Dating apps are booming in lockdown — no longer just a way of hooking up but also of simple interaction at a time when the coronavirus inflicts loneliness on millions.
Rodrigo, 18, had never considered joining a dating app until the months of lockdown boredom finally forced his hand.
"At the start, we told ourselves the crisis will pass, that we just have to have a bit patience. But when temporary becomes permanent, you have to try new things," he said.
With school mostly online and limited options for going out with friends, "I had the feeling I was spending my entire life with my parents."
Rodrigo now visits dating apps every day. More than just chasing the thrill of a hook-up, they have become a place to simply hang out.
He has made friends with four people his age through the apps and chats with them daily — a way of "relieving the stress and frustration" of the pandemic, he says.
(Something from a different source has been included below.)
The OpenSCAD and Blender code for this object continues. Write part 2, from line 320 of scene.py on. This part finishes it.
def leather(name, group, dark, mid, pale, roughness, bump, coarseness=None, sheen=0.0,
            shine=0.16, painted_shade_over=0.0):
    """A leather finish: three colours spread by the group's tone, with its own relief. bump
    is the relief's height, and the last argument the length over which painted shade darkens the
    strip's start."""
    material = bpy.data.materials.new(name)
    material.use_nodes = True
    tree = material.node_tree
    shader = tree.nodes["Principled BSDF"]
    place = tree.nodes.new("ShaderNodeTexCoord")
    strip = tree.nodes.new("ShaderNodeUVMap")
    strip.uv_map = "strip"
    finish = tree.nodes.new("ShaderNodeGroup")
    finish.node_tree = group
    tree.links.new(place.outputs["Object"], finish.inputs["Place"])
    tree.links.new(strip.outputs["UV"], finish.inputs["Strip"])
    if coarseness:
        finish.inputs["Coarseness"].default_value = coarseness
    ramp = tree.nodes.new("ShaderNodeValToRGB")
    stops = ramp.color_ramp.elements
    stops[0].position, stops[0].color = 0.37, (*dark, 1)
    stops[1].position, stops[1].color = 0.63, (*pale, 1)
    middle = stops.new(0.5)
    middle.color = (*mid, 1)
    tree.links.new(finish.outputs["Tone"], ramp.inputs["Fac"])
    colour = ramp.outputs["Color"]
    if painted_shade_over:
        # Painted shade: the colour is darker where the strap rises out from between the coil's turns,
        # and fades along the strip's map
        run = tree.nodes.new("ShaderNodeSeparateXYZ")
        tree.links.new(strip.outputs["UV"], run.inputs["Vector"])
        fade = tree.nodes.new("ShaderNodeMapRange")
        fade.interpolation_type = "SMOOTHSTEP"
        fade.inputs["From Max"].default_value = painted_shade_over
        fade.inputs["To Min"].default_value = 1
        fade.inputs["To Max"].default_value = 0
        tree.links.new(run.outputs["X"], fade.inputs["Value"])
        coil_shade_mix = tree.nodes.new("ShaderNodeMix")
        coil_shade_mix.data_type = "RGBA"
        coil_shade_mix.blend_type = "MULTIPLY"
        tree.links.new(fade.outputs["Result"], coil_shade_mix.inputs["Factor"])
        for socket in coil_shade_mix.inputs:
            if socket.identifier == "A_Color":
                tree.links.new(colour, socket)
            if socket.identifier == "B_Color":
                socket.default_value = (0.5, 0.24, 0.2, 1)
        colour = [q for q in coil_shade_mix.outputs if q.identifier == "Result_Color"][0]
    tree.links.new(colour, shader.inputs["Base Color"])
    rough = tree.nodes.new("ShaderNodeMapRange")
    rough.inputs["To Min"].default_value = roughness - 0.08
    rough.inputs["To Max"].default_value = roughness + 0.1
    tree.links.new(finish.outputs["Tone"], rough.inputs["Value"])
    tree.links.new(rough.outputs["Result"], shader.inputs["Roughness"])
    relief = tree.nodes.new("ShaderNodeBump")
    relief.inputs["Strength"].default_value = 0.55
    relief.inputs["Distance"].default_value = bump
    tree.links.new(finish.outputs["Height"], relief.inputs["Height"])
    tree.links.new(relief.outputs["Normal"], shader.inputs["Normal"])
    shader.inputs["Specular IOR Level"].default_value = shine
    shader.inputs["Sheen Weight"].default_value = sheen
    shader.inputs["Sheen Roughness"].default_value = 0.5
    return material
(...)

"It's all we have left," he sighs, especially since Portugal was plunged back into lockdown last month.
Match, the group that includes several leading apps such as Tinder, Hinge and Meetic, says it added more than a million users in the last quarter of 2020, up some 12 per cent to around 11 million worldwide.
"It sounds like a cliché, but the apps have really kept me from sinking," said Sebastien, a 19-year-old student in France.
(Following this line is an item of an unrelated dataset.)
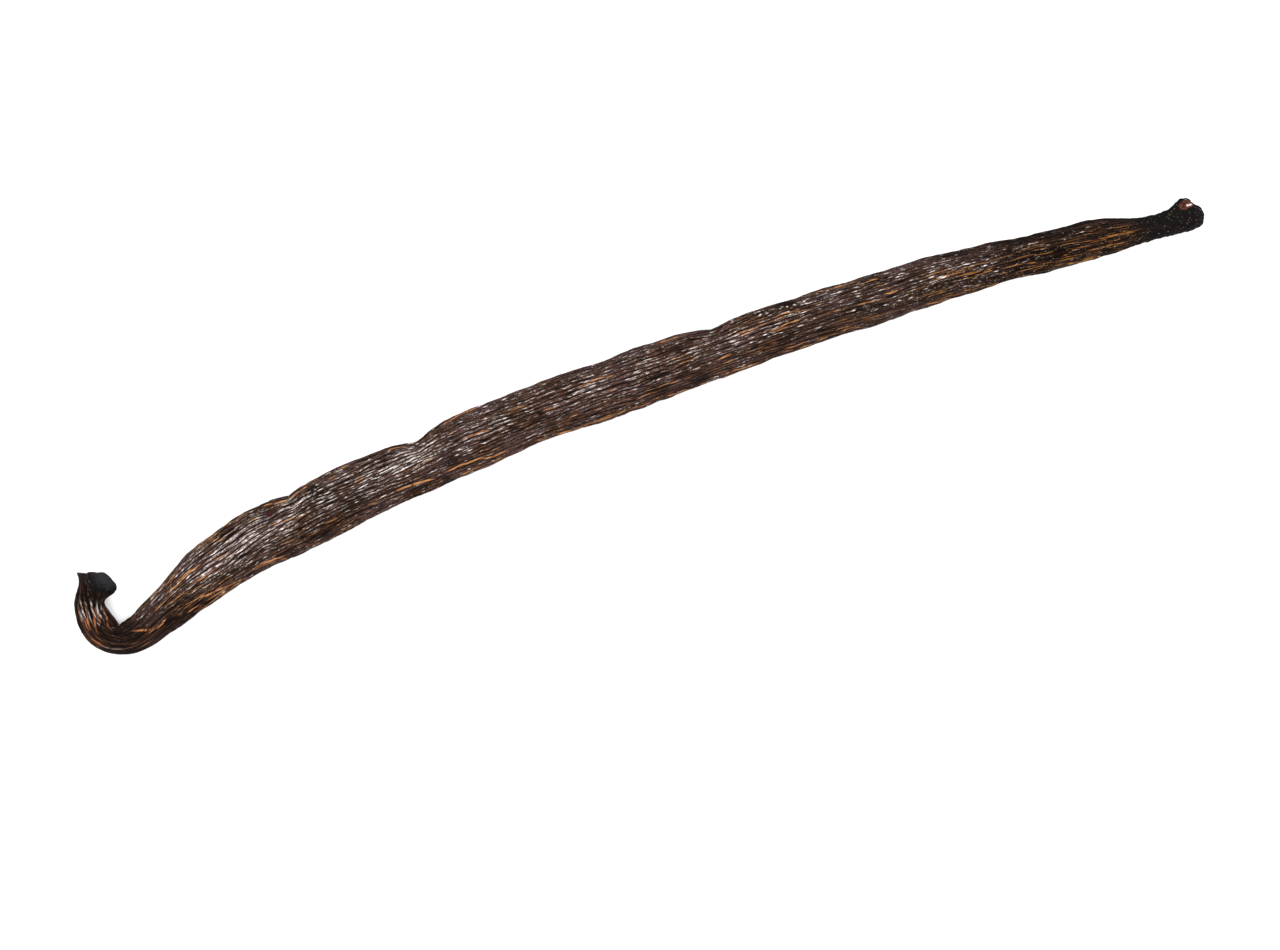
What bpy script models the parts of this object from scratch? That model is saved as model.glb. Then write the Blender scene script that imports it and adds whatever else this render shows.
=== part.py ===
"""A cured vanilla pod.

One solid: a long, flattened, gently waved pod that lies on its belly. Its stalk end is bent round
into a short hook with an oblique scar, and its other end narrows to a neck that carries the small
knob where the flower sat.

The pod is a tube of rings. A ring's place is its distance along the spine, and an angle runs round
it from the upper flank (0 degrees) over the back (90) and the lower flank (180) to the belly (270).
Millimetres and degrees; +X runs from the hook to the knob, +Z is up.
"""

import math

import bmesh
import bpy
import numpy as np

MM = 0.001

# The spine: where it starts, which way it heads, and the bends on its way (place, over, turn).
LENGTH = 160.0
START = (-72.2, 9.0)
START_HEADING = -102.5
BENDS = (
    (4.0, 6.0, 5.5),  # stub
    (9.7, 10.3, 122.0),  # hook
    (21.0, 14.0, -16.0),  # shoulder
    (38.0, 18.0, -5.5),
    (62.0, 28.0, -5.0),
    (95.0, 30.0, -2.0),
    (118.0, 18.0, -1.3),
    (132.0, 16.0, -4.4),
    (146.0, 12.0, 1.7),  # neck
)
SPINE_STEP = 0.1

# Half of the pod's width, and how far its back and its belly stand from the spine (place, size).
HALF_WIDTHS = ((0, 2.0), (4, 2.1), (11, 2.0), (15, 2.45), (24, 3.5), (40, 3.85), (85, 3.72),
               (110, 3.2), (130, 2.8), (144, 2.4), (152, 1.65), (160, 1.65))
BACK_HEIGHTS = ((0, 1.75), (6, 1.45), (14, 1.6), (28, 2.45), (80, 2.6), (120, 2.2), (144, 1.8),
                (152, 1.35), (160, 1.5))
BELLY_DEPTHS = ((0, 1.5), (6, 1.3), (14, 1.4), (28, 2.0), (80, 2.1), (120, 1.85), (144, 1.5),
                (152, 1.2), (160, 1.3))
EASED_OVER = 4.0
FULLNESS = 0.88  # 1 is an oval section, less is a boxier one

# Swellings of each flank (place, reach, height), and the sharp notches between the upper lobes.
UPPER_SWELLINGS = ((4.6, 1.1, -0.4), (7.4, 1.6, 0.25), (9.9, 0.7, -0.25), (11.8, 1.3, 0.15),
                   (19.0, 2.8, -0.55), (30.5, 6.0, 0.65), (123.5, 4.0, 0.15), (137.5, 4.0, -0.15),
                   (145.5, 3.5, 0.4), (152.0, 3.5, -0.22))
LOWER_SWELLINGS = ((7.5, 1.8, 0.2), (18.5, 4.0, 0.4), (30.0, 4.0, -0.35), (38.0, 4.0, 0.15),
                   (71.0, 6.0, -0.25), (115.5, 3.0, 0.2), (134.5, 2.5, -0.2))
NOTCHES = ((38.1, 1.4, 0.5), (55.5, 2.8, 1.05), (80.2, 1.6, 0.22), (95.6, 2.6, 0.65))
NOTCH_SHARPNESS = 1.3
NOTCH_ON_BACK = 0.4  # share of a notch that runs on over the back

# The hook's tip: a lip on the inner side, a drawn-in outer side with a pointed corner, and a smooth
# lobe over the lip (place, angle, reach, depth).
TIP_PLACE = 0.75
TIP_LIP = (2.2, 1.3, 1.55)
TIP_OUTER = (0.9, 1.9, -1.4)
TIP_LOBE = (2.9, 52.0, 1.9, -0.4)
TIP_LEAN = 0.35  # how much further back the rim sits on the back than on the spine
TIP_CORNER = 0.9  # how much further out it sits on the outer side
TIP_LEAN_FADE = 4.0
TIP_BULGE = 0.3

# The knob: swollen on its upper side, with a domed end, a crater on its back and a slit in its rim.
KNOB_PLACE = 158.0
KNOB_SWELLING = (157.4, 1.4, 0.95)
KNOB_HEIGHT = (157.2, 1.7, 0.55)
KNOB_LEAN = (0.45, 0.2)  # how much further back the rim sits on the upper flank and on the back
KNOB_LEAN_FADE = 3.5
KNOB_BULGE = 1.5
KNOB_CRATER = (157.3, 52.0, 0.75, 0.55)  # place, angle, reach, depth
KNOB_SLIT = (14.0, 9.0, 0.4)  # angle, reach in degrees, depth
KNOB_SLIT_LENGTH = 1.6

# Height of the spine over the surface: the belly settles into it, and both ends rise clear.
SETTLE = 0.3
HOOK_RISE = (15.0, 2.3)  # from the tip over this length, to this height
KNOB_RISE = (22.0, 1.1)
ARCH = (84.0, 13.0, 0.45)  # place, reach, height of the span that arches clear of the surface

# Long folds: how many run round the pod, and their depth along it (place, depth).
FOLDS = 9
FOLD_DEPTHS = ((0, 0.05), (3, 0.12), (6, 0.24), (13, 0.22), (24, 0.12), (60, 0.09), (135, 0.09),
               (148, 0.14), (154, 0.12), (160, 0.08))
FOLD_TWIST = 0.9  # degrees for each millimetre
FOLD_SWAY = (17.0, 31.0)  # degrees, and the length of one sway
VALVE_SEAMS = ((28.0, 11.0, 0.20), (128.0, 12.0, 0.26), (262.0, 14.0, 0.2))  # angle, reach, depth
SEAM_SWAY = 0.3  # share of the folds' sway that the seams follow
SEAM_ENDS = (24.0, 140.0)
SEAM_FADE = 14.0
DIMPLES = ((35.0, 54.0, 1.0, 0.35), (44.5, 104.0, 1.0, 0.22))  # place, angle, reach, depth
HOLLOWS = ((26.0, 122.0, 4.0, 0.20), (57.0, 66.0, 3.2, 0.25), (70.0, 112.0, 5.0, 0.15),
           (95.0, 60.0, 3.2, 0.20), (112.0, 98.0, 4.5, 0.15), (133.0, 70.0, 4.0, 0.15),
           (50.0, 235.0, 6.0, 0.15), (104.0, 300.0, 6.0, 0.15))

# The rings.
AROUND = 40
RINGS = 122
CAP_SIZES = (0.0, 0.3, 0.58, 0.82, 0.95)
WIDE_SPACING = 2.4
FINE_SPACING = 0.7
NOTCH_SPACING = 1.0

SKIN_COLOUR = (0.030, 0.019, 0.015, 1.0)
SKIN_ROUGHNESS = 0.42


def smooth(t):
    """Rise smoothly from 0 to 1 as t does."""
    t = np.clip(t, 0.0, 1.0)
    return t * t * (3.0 - 2.0 * t)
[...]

"When we can't go to college, and the bars, restaurants, and cinemas are all closed, we spend entire days on our own, stewing. It's horrific," he said.
Watching yourself date
Exchanges start by text before moving on to video chats — a function that dating apps have increasingly focused on since the pandemic ruled out the usual next step of a physical date.
Martha, a 41-year-old Londoner, has found Zoom dating a bit of a slog, even if it saves her having to bother with perfume.
"The biggest challenge I found with Zoom dating... was how strange it is to watch yourself talking and laughing," she said.
She suspects a lot of people felt like her — that the pandemic might actually be an opportunity to focus on meeting Mr or Mrs Right, "but somehow it's harder to motivate myself when I don't know when I'll meet them in person, when I'll be able to have a flirt and a snog."
Martha did eventually meet someone. She's not sure if it will last, but it has at least provided a little companionship through the dark winter months of Britain's extended lockdown.
Others have had overnight success.
Ana, 31, a Spaniard from Valladolid, took less than 24 hours to find someone on Tinder and they have remained a couple since.
"Towards the end of 2020, I convinced myself to give it a try for a few days, while vowing that if the conversations made me feel uncomfortable, or if I didn't find a shoe that fits, that I would drop it," she said.
On the other side of the world in Tokyo, 32-year-old Ambroise, a translator, has not been so lucky so far.
Unwilling to risk meeting in person, she says most of her connections have fizzled out after a while, even if Tinder has provided an outlet when her morale dips.
"I don't really have hope [of finding love] online... but no hope at all in real life," she said, adding that when she leaves the house "I'm wearing a mask, and often comfy clothes with no make up... you know, pandemic fashion!"